Unesco has officially declared the ancient City of Qalhat as a World Heritage Site. The announcement was made on the organisation’s Twitter account on Friday. Qalhat has been on the tentative list since July 4, 1988 and this declaration was the result of the efforts made by the permanent delegation of the Sultanate of Oman to Unesco.
Covering a total area of 35 hectares and located between Shab and the main city of Sur, the ancient city’s imposing and the only surviving structure is the mausoleum of Bibi Maryam.
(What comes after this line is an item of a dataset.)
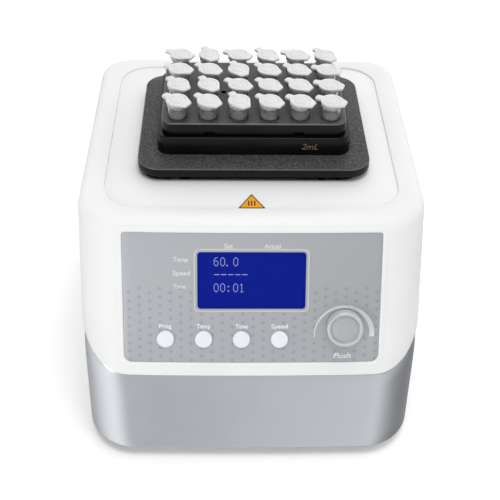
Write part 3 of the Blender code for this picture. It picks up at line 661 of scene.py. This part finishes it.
def stations():
    """Fixed places round the body, counter-clockwise from the front left corner's side end."""
    places = []
    quarters = ((-1, -1, 180, "front", FRONT_STEPS), (1, -1, 270, "right", SIDE_STEPS),
                (1, 1, 0, "rear", REAR_STEPS), (-1, 1, 90, "left", SIDE_STEPS))
    for sx, sy, start, run, count in quarters:
        for i in range(CORNER_STEPS + 1):
            places.append(("corner", sx, sy, radians(start + 90 * i / CORNER_STEPS)))
        places += [(run, i / count) for i in range(1, count)]
    return places


STATIONS = stations()


def wall_point(station, z, inset=0.0, front_inset=None):
    """Point of the body's wall at one station and height, moved inwards by an inset."""
    front_inset = inset if front_inset is None else front_inset
    half = BODY_WIDTH / 2 - inset
    front = front_y(z) + FRONT_BULGE + front_inset
    rear = rear_y(z) - inset
    radius = max(corner_radius(z) - inset, 2.0)
    rear_radius = max(REAR_RADIUS - inset, 2.0)
    kind = station[0]
    if kind == "corner":
        sx, sy, angle = station[1:]
        used = radius if sy < 0 else rear_radius
        x = sx * (half - used) + used * cos(angle)
        y = (front + used if sy < 0 else rear - used) + used * sin(angle)
        if sy < 0:
            y -= bulge_at(x) * max(0.0, -sin(angle))
        return (x, y, z)
    share = station[1]
    if kind == "front":
        x = (2 * share - 1) * (half - radius)
        return (x, front - bulge_at(x), z)
    if kind == "rear":
        return ((1 - 2 * share) * (half - rear_radius), rear, z)
    low, high = front + radius, rear - rear_radius
    if kind == "right":
        return (half, low + (high - low) * share, z)
    return (-half, high + (low - high) * share, z)


def seam_height(station):
    y = wall_point(station, SEAM_FRONT_Z)[1]
    start = front_y(SEAM_FRONT_Z) + FRONT_BULGE - SEAM_LEAD
    share = min(max((y - start) / SEAM_RUN, 0.0), 1.0)
    return SEAM_FRONT_Z + (SEAM_BACK_Z - SEAM_FRONT_Z) * (1.0 - (1.0 - share) ** SEAM_EASE)


def level_ring(height, inset=0.0, front_inset=None):
    return [wall_point(s, height, inset, front_inset) for s in STATIONS]


def rolled_edge(height, radius, steps, way=1):
    """Level rings that roll the wall over on its way up (1) or down (-1) to a height."""
    rings = []
    for i in range(1, steps + 1):
        angle = pi / 2 * i / steps
        rings.append(level_ring(height - way * radius * (1 - sin(angle)), radius * (1 - cos(angle))))
    return rings


def lower_inset(z):
    return LOWER_SET_BACK * (z - SHELL_BOTTOM_Z) / (SEAM_BACK_Z - SHELL_BOTTOM_Z)


def seam_ring(share, end, inset=0.0, front_inset=None, lift=0.0):
    """Ring lying share of the way from the seam to a level end height."""
    ring = []
    for station in STATIONS:
        start = seam_height(station) + lift
        ring.append(wall_point(station, start + (end - start) * share, inset, front_inset))
    return ring


def lower_ring(share, end, inset=0.0, lift=0.0):
    """The same on the lower shell, whose walls lean out to full width at the bottom."""
    ring = []
    for station in STATIONS:
        start = seam_height(station) + lift
        z = start + (end - start) * share
        ring.append(wall_point(station, z, inset + lower_inset(z)))
    return ring


def plan_ring(size, radius, height, spread=0.0):
    """Rounded rectangle about the block, grown by spread, with one point for each station of the body."""
    half_x, half_y = size[0] / 2 + spread, size[1] / 2 + spread
    radius += spread
    ring = []
    for station in STATIONS:
        if station[0] == "corner":
            sx, sy, angle = station[1:]
            x = sx * (half_x - radius) + radius * cos(angle)
            y = sy * (half_y - radius) + radius * sin(angle)
        elif station[0] in ("front", "rear"):
            way = 1 if station[0] == "front" else -1
            x = way * (2 * station[1] - 1) * (half_x - radius)
            y = -way * half_y
        else:
            way = 1 if station[0] == "right" else -1
            x = way * half_x
            y = way * (2 * station[1] - 1) * (half_y - radius)
        ring.append((x, BLOCK_Y + y, height))
    return ring


# ---- housings

def make_upper_housing(made):
    rings = []
    for inset, lift in ((WALL, 0.0), (0.5, 0.0), (0.12, 0.12), (0.0, 0.5)):
        rings.append(seam_ring(0.0, TOP_Z, inset, None, GAP + lift))
    for i in range(1, 9):
        rings.append(seam_ring(i / 8, TOP_Z - EDGE_FILLET, 0.0, None, GAP + 0.5))
    rings += rolled_edge(TOP_Z, EDGE_FILLET, 9)
    for spread, height in ((0.3, 0.0), (0.0, -0.1), (-0.15, -0.5), (-0.35, -1.15), (-0.75, -1.2),
                           (-1.1, -0.8), (-1.4, -0.7)):
        rings.append(plan_ring(RECESS_SIZE, RECESS_RADIUS, TOP_Z + height, spread))
    for spread, height in ((0.8, -0.7), (0.3, -0.85), (0.0, -1.5), (0.0, -WALL)):
        rings.append(plan_ring(OPENING_SIZE, OPENING_RADIUS, TOP_Z + height, spread))
    rings.append(level_ring(TOP_Z - WALL, WALL + 4.0, FRONT_WALL + 4.0))
    rings.append(level_ring(TOP_Z - WALL - 3.0, WALL, FRONT_WALL))
    rings.append(seam_ring(0.1, TOP_Z - WALL - 3.0, WALL, FRONT_WALL, GAP))
    housing = loft("housing_top", rings, made["white"], closed=True)
    cut(housing, panel_outline(0.0), (-PANEL_RECESS, 9.0), on_panel)
    through = (-14.0, 4.0)
    cut(housing, rounded((66.0, 38.0), 1.0, (LENS_CENTRE[0], 27.0)), through, on_panel)
    for x, t, radius in panel_holes(5.4, 5.0):
        cut(housing, circle(x, t, radius, 40), through, on_panel_near(x))
    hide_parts("upper_housing")
    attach(housing, "body")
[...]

Historical records have shown that Qalhat was an important harbour city welcoming ships not only from Dhofar but also ships and traders from Yemen and India amongst other countries. The ancient harbour city was under the control of the King of Hormuz. Some believe the King of Hormuz, Bahauddin Ayez, built the tomb in the 13th century in honour of his wife Bibi Maryam. Others say it is the site of a mosque Maryam built herself, or is simply her final resting place.
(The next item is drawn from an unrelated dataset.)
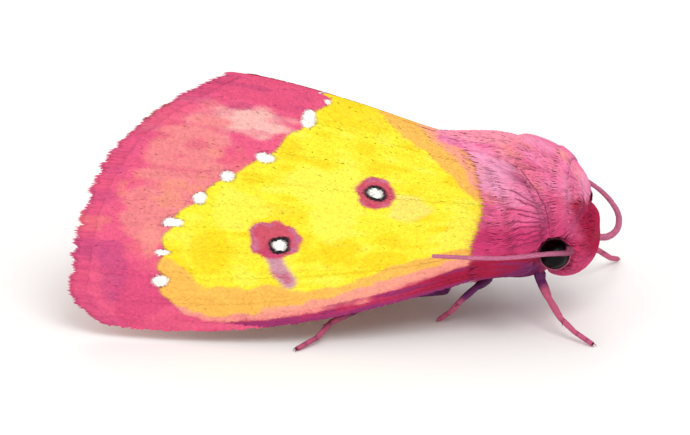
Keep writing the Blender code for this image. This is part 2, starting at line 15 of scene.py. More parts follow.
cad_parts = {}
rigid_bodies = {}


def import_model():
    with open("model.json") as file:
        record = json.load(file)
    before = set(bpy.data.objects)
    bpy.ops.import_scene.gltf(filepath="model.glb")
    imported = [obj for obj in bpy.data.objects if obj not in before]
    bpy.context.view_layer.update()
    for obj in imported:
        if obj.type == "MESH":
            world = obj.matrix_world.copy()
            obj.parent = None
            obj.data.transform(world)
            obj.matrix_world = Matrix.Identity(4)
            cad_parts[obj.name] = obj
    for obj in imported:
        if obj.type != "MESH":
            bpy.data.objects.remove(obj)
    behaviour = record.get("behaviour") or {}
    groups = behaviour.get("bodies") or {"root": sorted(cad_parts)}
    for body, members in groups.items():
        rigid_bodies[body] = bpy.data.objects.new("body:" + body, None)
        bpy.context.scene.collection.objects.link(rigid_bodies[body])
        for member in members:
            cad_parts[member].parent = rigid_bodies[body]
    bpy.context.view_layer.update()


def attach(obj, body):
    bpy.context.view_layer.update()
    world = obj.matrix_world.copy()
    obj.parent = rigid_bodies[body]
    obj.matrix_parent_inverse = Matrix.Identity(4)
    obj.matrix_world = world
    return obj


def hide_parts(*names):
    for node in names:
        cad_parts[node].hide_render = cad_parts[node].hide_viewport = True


MM = 0.001
FRAME_SHIFT = Vector((-0.35, -0.27, 0.0))
PLACE = Matrix.Scale(MM, 4) @ Matrix.Translation(FRAME_SHIFT)
SEED = 11
SIDES = {"right": -1, "left": 1}  # the sign of y

# The shapes that the coat is made of: a scale's outline in stations and half widths, and a tuft's
# half width at each station; then where a path's stations lie between root and tip
SCALE_OUTLINE = ((0, 0.12), (1.6, 0.5), (3, 0.3), (3, -0.3), (1.6, -0.5), (0, -0.12))
SCALE_KEEL = (1.6, 0.0, 1.0)
TUFT_HALF_WIDTHS = (0.3, 0.5, 0.38, 0.0)
TUFT_THICKNESS = 0.016
SCALE_STATIONS = np.array((0.0, 0.33, 0.67, 1.0))
HAIR_STATIONS = np.linspace(0, 1, 5)
TIP_LIGHTENING = 0.1
UNWRAP_PATCH = 0.003  # size of each copy on its unwrap

# Relief of the materials: height of the scales' grain, then the eye's facets and their height
GRAIN_RELIEF = 0.01
FACET_SIZE = 0.03
FACET_RELIEF = 0.002

# Camera and picture
PICTURE_WIDTH = 690  # pixels
PIXELS_PER_MM = 35.5
CAMERA_TURN = math.radians(8)
CAMERA_TILT = math.radians(20)
CAMERA_DISTANCE = 300
CAMERA_AIM = (0.225, 2.465, 3.0)  # to the right, up and towards the camera from the origin
SENSOR = 36
# lights: place, size and power in watts
LIGHTS = (
    ("key", (30, -60, 85), 60, 0.053), ("fill", (-70, -60, 40), 60, 0.012),
    ("rim", (-20, 70, 60), 50, 0.014),
)
LIGHT_AIM = (0, 0, 3)
FLOOR_HALF_SIZE = 2.0  # metres

# The roof that the folded forewings make: t runs from the ridge (0) down to the costa (1). Heights,
# reach to the side and rounding go by x; the outer edge (termen) goes by t
RIDGE_HALF_GAP = 0.15
RIDGE_HEIGHT = (
    (-7.6, 6.7), (-5.2, 6.9), (-3.3, 6.85), (-1.6, 6.62), (0.65, 6.05),
    (2.9, 5.35), (3.6, 5.22), (5.0, 4.62), (5.8, 4.1),
)
COSTA_HEIGHT = (
    (-7.6, 0.5), (-6.3, 0.42), (-4.5, 0.36), (-2.2, 0.5), (0.0, 0.82),
    (2.2, 1.28), (5.0, 1.95), (5.8, 2.15),
)
COSTA_REACH = (
    (-7.6, 3.4), (-6.3, 3.6), (-4.5, 3.72), (-2.0, 3.68), (0.0, 3.45),
    (2.0, 3.0), (5.0, 1.92), (5.8, 1.6),
)
ROOF_ROUNDING = ((-2.0, 0.92), (1.0, 0.85), (4.0, 0.6), (5.0, 0.58))
WING_FRONT = 4.8
TERMEN = (
    (0.0, -3.1), (0.15, -4.9), (0.27, -5.9), (0.5, -6.68), (0.8, -6.98),
    (0.9, -6.95), (1.0, -6.1),
)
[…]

After earthquakes and the eventual destruction of the city brought about by the Portuguese conquistador Afonso de Albuquerque in 1508, the city was eventually abandoned.
It’s inclusion to the list of world heritage site, as the delegation of Oman has proposed, is because the ancient city of Qalhat stands as a unique testimony of cultural traditions and an ancient civilization” and that it “is an outstanding example for an early typical city port representing important stages in the history of mankind.”
Oman delegation to Unesco also said that “There is no other harbour site on the Arabian Peninsula where remains of the 13th -15th century can be comparably comprehensively studied, neither at Al Balid, Muscat, Sur or Suhar.”